We deduce as before that this algebra
admits a discontinuous homomorphism to $k\,\varepsilon;$
we also note that it satisfies the identities
%
\begin{equation}\begin{minipage}[c]{23pc}\label{d.pqr_ids_cm}
$x_1 x_2\,=\,x_2 x_1,\quad
((x_1 x_2)(x_3 x_4))\,x_5\,=\,0.$
\end{minipage}\end{equation}
We can likewise get a version $A^\mathrm{alt}$ of our construction that
satisfies the alternating identity $x^2=0,$ again by an easy
modification of the algebra of Example~\ref{E.pqr},
or (this time without any
restriction on the characteristic), by taking an appropriate closed
subalgebra of that algebra under the operation $x*y=xy-yx.$
In this case, we can't have a relation $p^2=q_1;$ rather,
$S^\mathrm{alt}$ is generated by the two elements $p$ and $q_1.$
We find that $A^\mathrm{alt}$ satisfies the identities
%
\begin{equation}\begin{minipage}[c]{23pc}\label{d.pqr_ids_anti}
$x_1^2=0,\quad ((x_1 x_2)(x_3 x_4))\,x_5\,=\,0.$
\end{minipage}\end{equation}
We end this section with an easier sort of example, showing the
need for the assumption in Theorem~\ref{T.main} that $A$ have
a finitely generated dense subalgebra.
Let $k\,\varepsilon$ again denote the $\!1\!$-dimensional
zero-multiplication algebra.
\begin{example}\label{E.k^I}
For any infinite set $I,$ the zero-multiplication algebra
$(k\,\varepsilon)^I$
\textup{(}which is the inverse limit of the finite-dimensional
zero-multiplication algebras $(k\,\varepsilon)^{I_0}$
as $I_0$ runs over the finite subsets of $I,$ and
is trivially associative, Lie,
etc.\textup{)}\ admits discontinuous homomorphisms to
the $\!1\!$-dimensional zero-multiplication $\!k\!$-algebra
$k\,\varepsilon.$
\end{example}
\begin{proof}
Clearly any linear map between zero-multiplication algebras
is an algebra homomorphism; and there exist discontinuous linear maps
$(k\,\varepsilon)^I\to k\,\varepsilon.$
E.g., since there is no continuous linear extension of
the partial homomorphism taking every element of finite support
to the sum of its nonzero components, any
linear extension of that map will be discontinuous.
\end{proof}
In contrast, if we consider algebra homomorphisms $f$ such
that the image algebra $f(A)$ has nonzero multiplication, then
there are strong restrictions on examples in which, as above,
the domain of $f$ is a direct product algebra.

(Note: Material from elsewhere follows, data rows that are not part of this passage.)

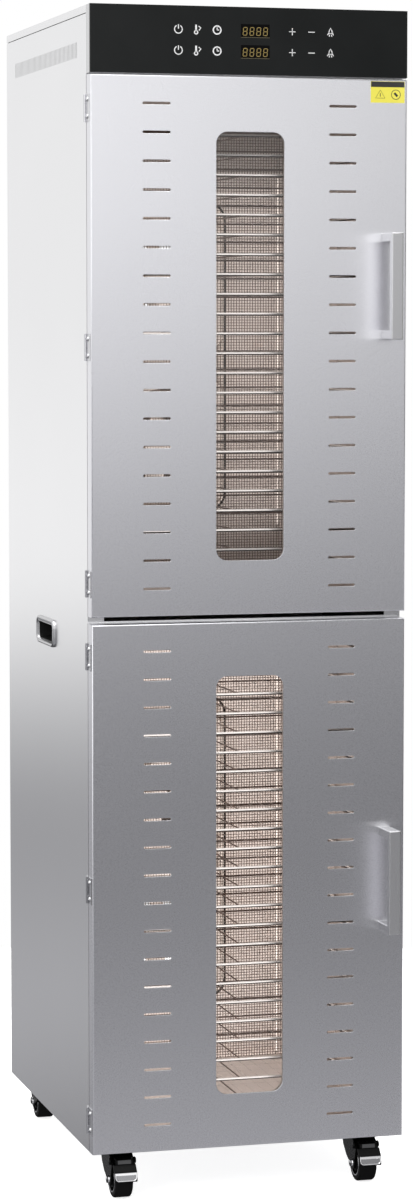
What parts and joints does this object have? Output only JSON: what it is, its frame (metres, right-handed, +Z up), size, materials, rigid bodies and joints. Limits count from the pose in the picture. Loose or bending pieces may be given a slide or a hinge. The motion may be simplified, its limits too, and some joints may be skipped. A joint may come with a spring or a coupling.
{
  "type": "food dehydrator",
  "caption": "Tall cabinet food dehydrator on swivel casters: an upper and a lower drying chamber with windowed doors, wire trays, rear fans and a black control head.",
  "frame": {"origin": "on the floor, under the centre of the bounding box", "axes": "+Z up, -Y towards the front with the doors and controls, +X to the right seen from the front"},
  "size_m": [0.438, 0.577, 1.572],
  "materials": {
    "outer_steel": "satin brushed",
    "door_steel": "satin brushed",
    "chamber_steel": "smooth",
    "tray_wire": "bright wire",
    "screen_wire": "matt",
    "heater_tube": "oxidised",
    "fan_frame_metal": "cast",
    "fan_black": "matt",
    "probe_steel": "satin",
    "control_glass_black": "gloss",
    "display_amber": "gloss",
    "board_green": "matt",
    "handle_steel": "satin",
    "grip_trim": "polished",
    "bright_steel": "bright",
    "hinge_steel": "satin",
    "caster_black": "satin black",
    "wheel_rubber": "matt",
    "magnet_dark": "matt",
    "window_glass": "clear",
    "seal_silicone": "soft",
    "label_yellow": "printed film"
  },
  "bodies": {
    "cabinet": {"left_side_panel": "outer_steel", "right_side_panel": "outer_steel", "top_cover": "outer_steel", "rear_cover": "outer_steel", "base_pan": "outer_steel", "front_frame": "outer_steel", "upper_liner": "chamber_steel", "lower_liner": "chamber_steel", "upper_shelf_racks": "chamber_steel", "lower_shelf_racks": "chamber_steel", "upper_trays": "tray_wire", "lower_trays": "tray_wire", "rear_screens": "screen_wire", "heating_elements": "heater_tube", "fan_shrouds": "fan_black", "fan_frames": "fan_frame_metal", "temperature_probes": "probe_steel", "control_housing": "outer_steel", "control_glass": "control_glass_black", "display_modules": "display_amber", "control_board": "board_green", "power_board": "board_green", "cable_gland": "fan_black", "side_grip_bezels": "grip_trim", "side_grip_cups": "fan_black", "caster_plates": "caster_black", "caster_bolts": "bright_steel", "cabinet_hinge_leaves": "hinge_steel", "hinge_pins": "bright_steel", "cabinet_screws": "bright_steel", "door_magnets": "magnet_dark"},
    "upper_door": {"upper_door_shell": "door_steel", "upper_door_liner": "door_steel", "upper_door_glass": "window_glass", "upper_door_seal": "seal_silicone", "upper_door_handle": "handle_steel", "upper_door_hinge_leaves": "hinge_steel", "upper_door_screws": "bright_steel", "door_label": "label_yellow"},
    "lower_door": {"lower_door_shell": "door_steel", "lower_door_liner": "door_steel", "lower_door_glass": "window_glass", "lower_door_seal": "seal_silicone", "lower_door_handle": "handle_steel", "lower_door_hinge_leaves": "hinge_steel", "lower_door_screws": "bright_steel"},
    "upper_fan_a_rotor": {"upper_fan_a": "fan_black"},
    "upper_fan_b_rotor": {"upper_fan_b": "fan_black"},
    "lower_fan_a_rotor": {"lower_fan_a": "fan_black"},
    "lower_fan_b_rotor": {"lower_fan_b": "fan_black"},
    "caster_fl": {"caster_fork_fl": "caster_black"},
    "wheel_fl": {"caster_wheel_fl": "wheel_rubber"},
    "caster_fr": {"caster_fork_fr": "caster_black"},
    "wheel_fr": {"caster_wheel_fr": "wheel_rubber"},
    "caster_rl": {"caster_fork_rl": "caster_black"},
    "wheel_rl": {"caster_wheel_rl": "wheel_rubber"},
    "caster_rr": {"caster_fork_rr": "caster_black"},
    "wheel_rr": {"caster_wheel_rr": "wheel_rubber"},
    "brake_fl": {"brake_pedal_fl": "caster_black"},
    "brake_fr": {"brake_pedal_fr": "caster_black"}
  },
  "joints": [
    {"name": "upper_door_hinge", "type": "hinge", "parent": "cabinet", "child": "upper_door", "pos_m": [-0.217, -0.2215, 1.1306], "axis": [0, 0, -1], "range_deg": [0, 175]},
    {"name": "lower_door_hinge", "type": "hinge", "parent": "cabinet", "child": "lower_door", "pos_m": [-0.217, -0.2215, 0.4176], "axis": [0, 0, -1], "range_deg": [0, 175]},
    {"name": "upper_fan_a_spin", "type": "hinge", "parent": "cabinet", "child": "upper_fan_a_rotor", "pos_m": [0, 0.2235, 1.216], "axis": [0, 1, 0], "continuous": true},
    {"name": "upper_fan_b_spin", "type": "hinge", "parent": "cabinet", "child": "upper_fan_b_rotor", "pos_m": [0, 0.2235, 0.991], "axis": [0, 1, 0], "continuous": true},
    {"name": "lower_fan_a_spin", "type": "hinge", "parent": "cabinet", "child": "lower_fan_a_rotor", "pos_m": [0, 0.2235, 0.503], "axis": [0, 1, 0], "continuous": true},
    {"name": "lower_fan_b_spin", "type": "hinge", "parent": "cabinet", "child": "lower_fan_b_rotor", "pos_m": [0, 0.2235, 0.278], "axis": [0, 1, 0], "continuous": true},
    {"name": "caster_fl_swivel", "type": "hinge", "parent": "cabinet", "child": "caster_fl", "pos_m": [-0.17, -0.1905, 0.058], "axis": [0, 0, 1], "continuous": true},
    {"name": "wheel_fl_roll", "type": "hinge", "parent": "caster_fl", "child": "wheel_fl", "pos_m": [-0.17, -0.2105, 0.025], "axis": [1, 0, 0], "continuous": true},
    {"name": "caster_fr_swivel", "type": "hinge", "parent": "cabinet", "child": "caster_fr", "pos_m": [0.17, -0.1905, 0.058], "axis": [0, 0, 1], "continuous": true},
    {"name": "wheel_fr_roll", "type": "hinge", "parent": "caster_fr", "child": "wheel_fr", "pos_m": [0.17, -0.2105, 0.025], "axis": [1, 0, 0], "continuous": true},
    {"name": "caster_rl_swivel", "type": "hinge", "parent": "cabinet", "child": "caster_rl", "pos_m": [-0.17, 0.2435, 0.058], "axis": [0, 0, 1], "continuous": true},
    {"name": "wheel_rl_roll", "type": "hinge", "parent": "caster_rl", "child": "wheel_rl", "pos_m": [-0.17, 0.2635, 0.025], "axis": [1, 0, 0], "continuous": true},
    {"name": "caster_rr_swivel", "type": "hinge", "parent": "cabinet", "child": "caster_rr", "pos_m": [0.17, 0.2435, 0.058], "axis": [0, 0, 1], "continuous": true},
    {"name": "wheel_rr_roll", "type": "hinge", "parent": "caster_rr", "child": "wheel_rr", "pos_m": [0.17, 0.2635, 0.025], "axis": [1, 0, 0], "continuous": true},
    {"name": "brake_fl_pedal", "type": "hinge", "parent": "caster_fl", "child": "brake_fl", "pos_m": [-0.17, -0.2205, 0.051], "axis": [1, 0, 0], "range_deg": [0, 10]},
    {"name": "brake_fr_pedal", "type": "hinge", "parent": "caster_fr", "child": "brake_fr", "pos_m": [0.17, -0.2205, 0.051], "axis": [1, 0, 0], "range_deg": [0, 10]}
  ]
}
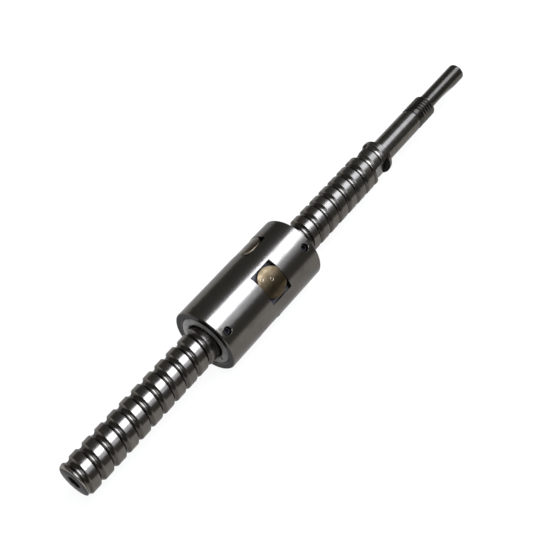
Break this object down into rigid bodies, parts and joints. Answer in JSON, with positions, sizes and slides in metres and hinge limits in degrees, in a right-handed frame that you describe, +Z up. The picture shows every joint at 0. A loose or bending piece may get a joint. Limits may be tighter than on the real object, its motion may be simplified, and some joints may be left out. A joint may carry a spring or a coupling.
{
  "type": "ball screw",
  "caption": "Ground ball screw shaft with machined ends, carrying a plain cylindrical ball nut with button deflectors, recirculating balls and end wipers.",
  "frame": {"origin": "on the screw axis, in the plane of the shoulder that the support bearing seats against", "axes": "+X along the screw to the drive end, +Z up, +Y completing a right-handed frame"},
  "size_m": [0.1945, 0.022, 0.022],
  "materials": {
    "ground_steel": "ground",
    "satin_steel": "satin ground",
    "bronze": "machined bronze",
    "wiper_resin": "moulded",
    "black_oxide": "black oxide",
    "ball_steel": "polished"
  },
  "bodies": {
    "screw": {"screw_shaft": "ground_steel"},
    "nut_carriage": {"wiper_drive_end": "wiper_resin"},
    "nut": {"nut_body": "satin_steel", "deflector_1": "bronze", "deflector_2": "bronze", "deflector_3": "bronze", "deflector_4": "bronze", "wiper_free_end": "wiper_resin", "wiper_set_screw_free_end": "black_oxide", "wiper_set_screw_drive_end": "black_oxide", "ball_1_01": "ball_steel", "ball_1_02": "ball_steel", "ball_1_03": "ball_steel", "ball_1_04": "ball_steel", "ball_1_05": "ball_steel", "ball_1_06": "ball_steel", "ball_1_07": "ball_steel", "ball_1_08": "ball_steel", "ball_1_09": "ball_steel", "ball_1_10": "ball_steel", "ball_1_11": "ball_steel", "ball_1_12": "ball_steel", "ball_2_01": "ball_steel", "ball_2_02": "ball_steel", "ball_2_03": "ball_steel", "ball_2_04": "ball_steel", "ball_2_05": "ball_steel", "ball_2_06": "ball_steel", "ball_2_07": "ball_steel", "ball_2_08": "ball_steel", "ball_2_09": "ball_steel", "ball_2_10": "ball_steel", "ball_2_11": "ball_steel", "ball_2_12": "ball_steel", "ball_3_01": "ball_steel", "ball_3_02": "ball_steel", "ball_3_03": "ball_steel", "ball_3_04": "ball_steel", "ball_3_05": "ball_steel", "ball_3_06": "ball_steel", "ball_3_07": "ball_steel", "ball_3_08": "ball_steel", "ball_3_09": "ball_steel", "ball_3_10": "ball_steel", "ball_3_11": "ball_steel", "ball_3_12": "ball_steel", "ball_4_01": "ball_steel", "ball_4_02": "ball_steel", "ball_4_03": "ball_steel", "ball_4_04": "ball_steel", "ball_4_05": "ball_steel", "ball_4_06": "ball_steel", "ball_4_07": "ball_steel", "ball_4_08": "ball_steel", "ball_4_09": "ball_steel", "ball_4_10": "ball_steel", "ball_4_11": "ball_steel", "ball_4_12": "ball_steel"}
  },
  "joints": [
    {"name": "nut_travel", "type": "slide", "parent": "screw", "child": "nut_carriage", "axis": [1, 0, 0], "range_m": [-0.052, 0.0369]},
    {"name": "nut_turn", "type": "hinge", "parent": "nut_carriage", "child": "nut", "pos_m": [0, 0, 0], "axis": [1, 0, 0], "range_deg": [-2660, 3748]}
  ],
  "couplings": [
    {"joint": "nut_turn", "follows": "nut_travel", "rad_per_m": -1256.6}
  ]
}
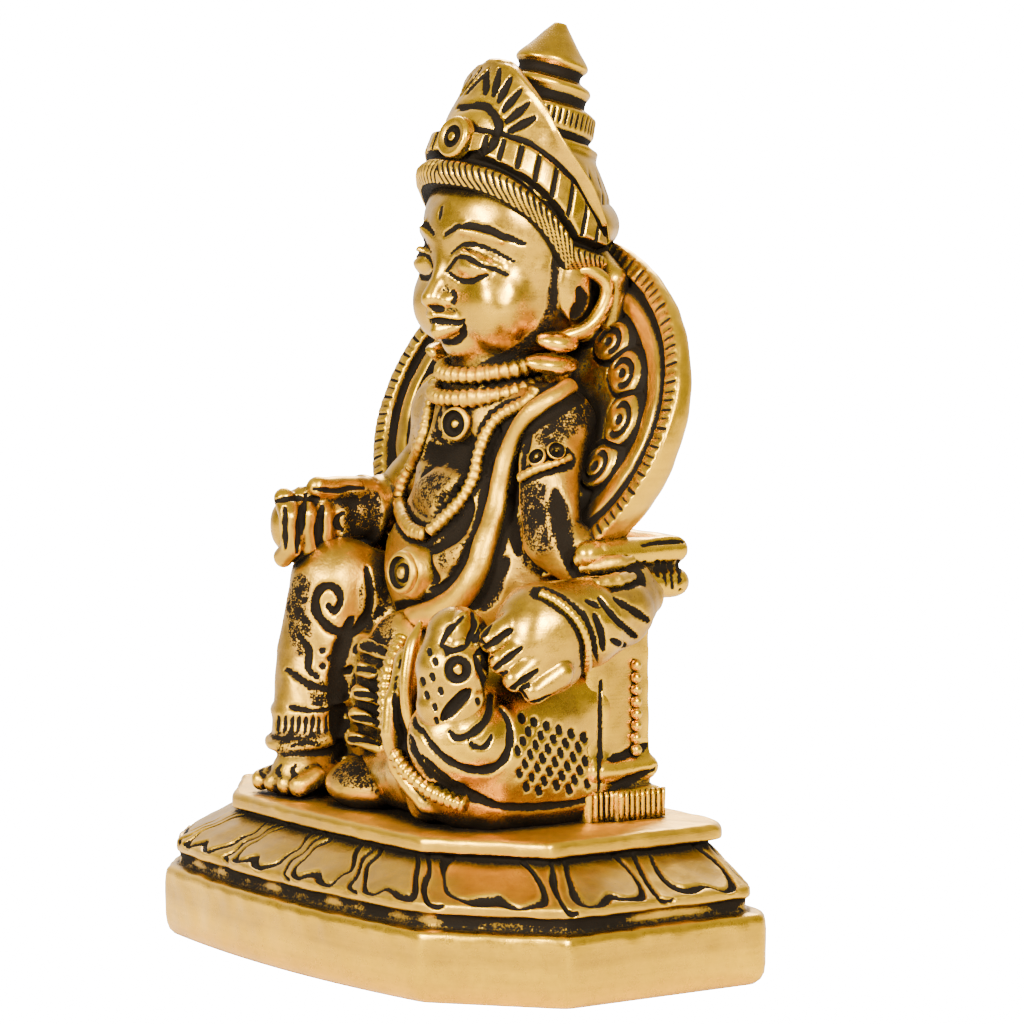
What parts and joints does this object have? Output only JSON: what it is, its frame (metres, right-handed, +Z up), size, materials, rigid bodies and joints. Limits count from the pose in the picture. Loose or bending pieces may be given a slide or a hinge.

Namely, it is shown in \cite[Theorem~19]{prod_Lie1}
\cite[Theorem~9(iii)]{prod_Lie2} that if $k$ is an
infinite field, and $f$ a surjective homomorphism from a direct
product $A=\prod_I A_i$ of $\!k\!$-algebras to a finite-dimensional
$\!k\!$-algebra $B,$ and if $\mathrm{card}(I)$ is less than all
uncountable measurable cardinals (a condition that
is vacuous if no such cardinals exist), then
writing $Z(B)=\{b\in B\mid bB=Bb=\{0\}\,\},$ the
composite homomorphism $A\to B\to B/Z(B)$ is always continuous in the
product topology on $A$ (though the given homomorphism
$f:A\to B$ may not be).
\section{Some questions}\label{S.qs}
The result quoted above suggests
\begin{question}\label{Q.B/Z}
If $k$ is an infinite field, and $A$ an inverse limit of
of $\!k\!$-algebras $(A_i)_{i\in I}$
such that the indexing partially ordered set $I$
has cardinality less than any uncountable measurable cardinal,
can one obtain results like Theorem~\ref{T.main}\textup{(ii)}
and~\textup{(iii)} for the composite map
$A\to B\to B/Z(B)$ if $f:A\to B$ is surjective, without the
requirement that $A$ have a finitely generated dense subalgebra $S,$
and/or without the hypothesis that it lie in separative variety?
\end{question}
A different (if less interesting) way to achieve continuity, if $A$
does not have a dense finitely generated subalgebra,
might be to refine the topology in which we try to prove our maps
continuous.
The topology on $A$ defined in the next question is such that a linear
map is continuous under it if and only if its restrictions
to all ``topologically
finitely generated'' subalgebras $A'\subseteq A$ are continuous in
the restriction of the inverse limit topology.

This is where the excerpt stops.